The Company is a defendant in a number of legal proceedings, including
one remaining material legal proceeding that arose prior to our transition to a
logistics business. That proceeding has been identified in our Annual Report on
Form 10-K for the year ended December 31, 2003. Although we believe that the
claims asserted in these proceedings are without merit, and we intend to
vigorously defend these matters, there is the possibility that the Company could
incur material expenses in the defense and resolution of these matters.
Furthermore, since the Company has not established any reserves in connection
with such claims, any such liability, if at all, would be recorded as an expense
in the period incurred or estimated. This amount, even if not material to the
Company's overall financial condition, could adversely affect the Company's
results of operations in the period recorded.

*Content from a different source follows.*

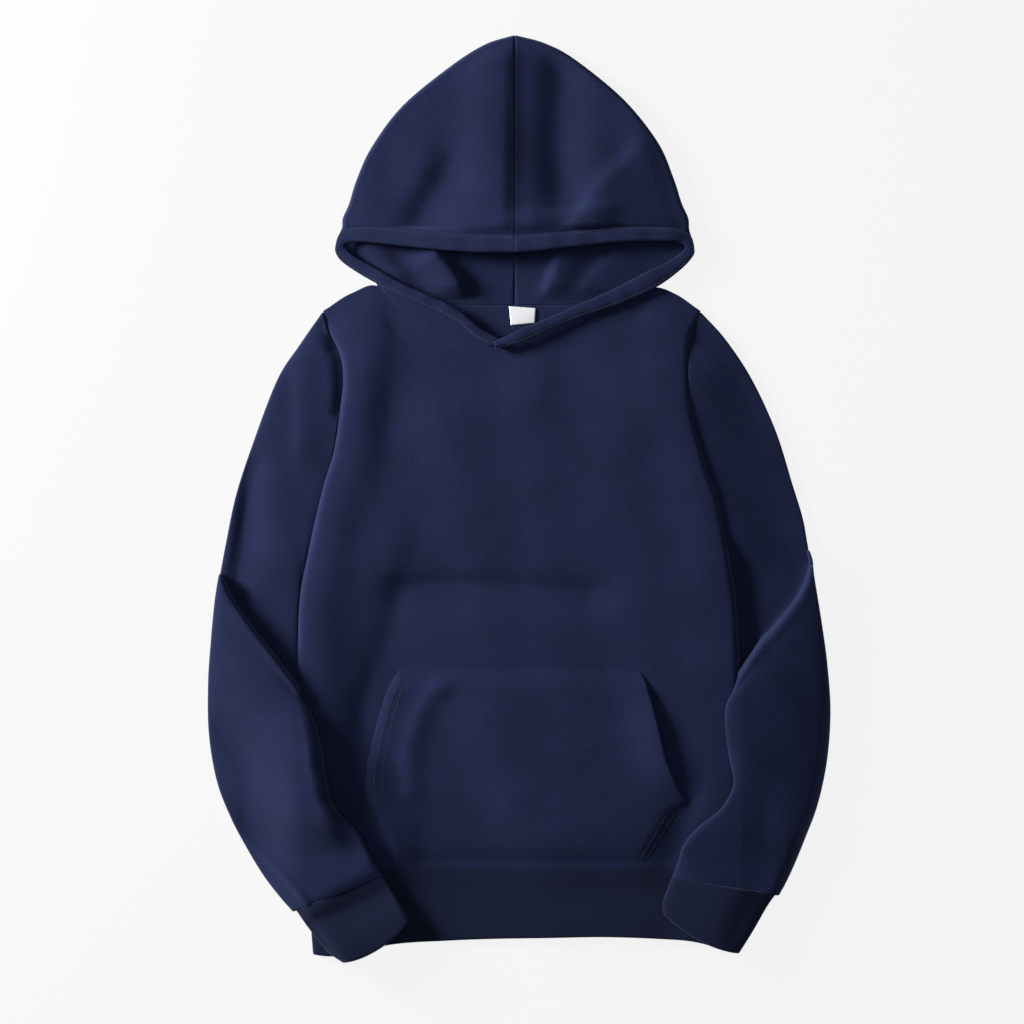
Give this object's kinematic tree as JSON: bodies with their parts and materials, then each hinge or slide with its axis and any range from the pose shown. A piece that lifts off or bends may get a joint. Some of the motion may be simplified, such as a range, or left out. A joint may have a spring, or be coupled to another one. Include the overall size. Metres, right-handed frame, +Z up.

One of the Company's customers which is the subject of a Chapter 11
proceeding under the Bankruptcy Code, paid to the Company approximately $1.3
million of pre-petition indebtedness for shipping and delivery charges pursuant
to an order of a United States Bankruptcy Court authorizing the payment of such
charges. One of the creditors in the Chapter 11 proceeding appealed other orders
of the Bankruptcy Court authorizing the payment of pre-petition indebtedness to
other creditors for other charges and those orders have been reversed by a court
proceeding. While no action has been taken in the Bankruptcy Court to challenge
the payment made to the Company, if such action were taken in the future and
that action were successful, the Company could be required to return all or a
substantial portion of the payments made by the customer.

32

Item 3. Quantitative and Qualitative Disclosures About Market Risk

The Company's exposure to market risk for changes in interest rates
relates primarily to the Company's investment portfolio and its line of credit.
The Company does not have any derivative financial instruments in its investment
portfolio. The Company is averse to principal loss and ensures the safety and
preservation of its invested funds by limiting default risk, market risk and
reinvestment risk. The Company invests its excess cash in institutional money
market accounts. The Company does not use interest rate derivative instruments
to manage its exposure to interest rate changes. If market interest rates were
to change by 10% from the levels at June 30, 2004, the change in interest
expense would have had an immaterial impact on the Company's results of
operations and cash flows.

The Company also has exposure to foreign currency fluctuations with
respect to its offshore subsidiaries. The Company does not utilize derivative
instruments to manage such exposure. A hypothetical change of 10% in the value
of the U.S. dollar would have had an immaterial impact on the Company's results
of operations.

Item 4. Controls and Procedures

As required by Rule 13a-15 under the Securities Exchange Act of 1934,
as of the end of the period covered by this report, the Company carried out an
evaluation of the effectiveness of the Company's disclosure controls and
procedures. This evaluation was carried out under the supervision and with the
participation of the Company's management, including the Company's Chief
Executive Officer and Chief Financial Officer. Based upon that evaluation, the
Company's Chief Executive Officer and Chief Financial Officer concluded that the
Company's disclosure controls and procedures required the improvement described
in the fifth paragraph of this Item 4, but are otherwise effective. Other than
as discussed in the fourth and fifth paragraphs of this Item 4, there have been
no significant changes in the Company's internal cortrols or in other factors,
which could significantly affect internal controls subsequent to the date the
Company carried out its evaluation.

Disclosure controls and procedures are designed to ensure that
information required to be disclosed in Company reports filed or submitted under
the Exchange Act is recorded, processed, summarized and reported within the time
periods specified in the Securities and Exchange Commission's rules and forms.
Disclosure controls and procedures include, without limitation, controls and
procedures designed to ensure that information required to be disclosed in
Company reports filed under the Exchange Act is accumulated and communicated to
management, including the Company's Chief Executive Officer and Chief Financial
Officer as appropriate, to allow timely decisions regarding required disclosure.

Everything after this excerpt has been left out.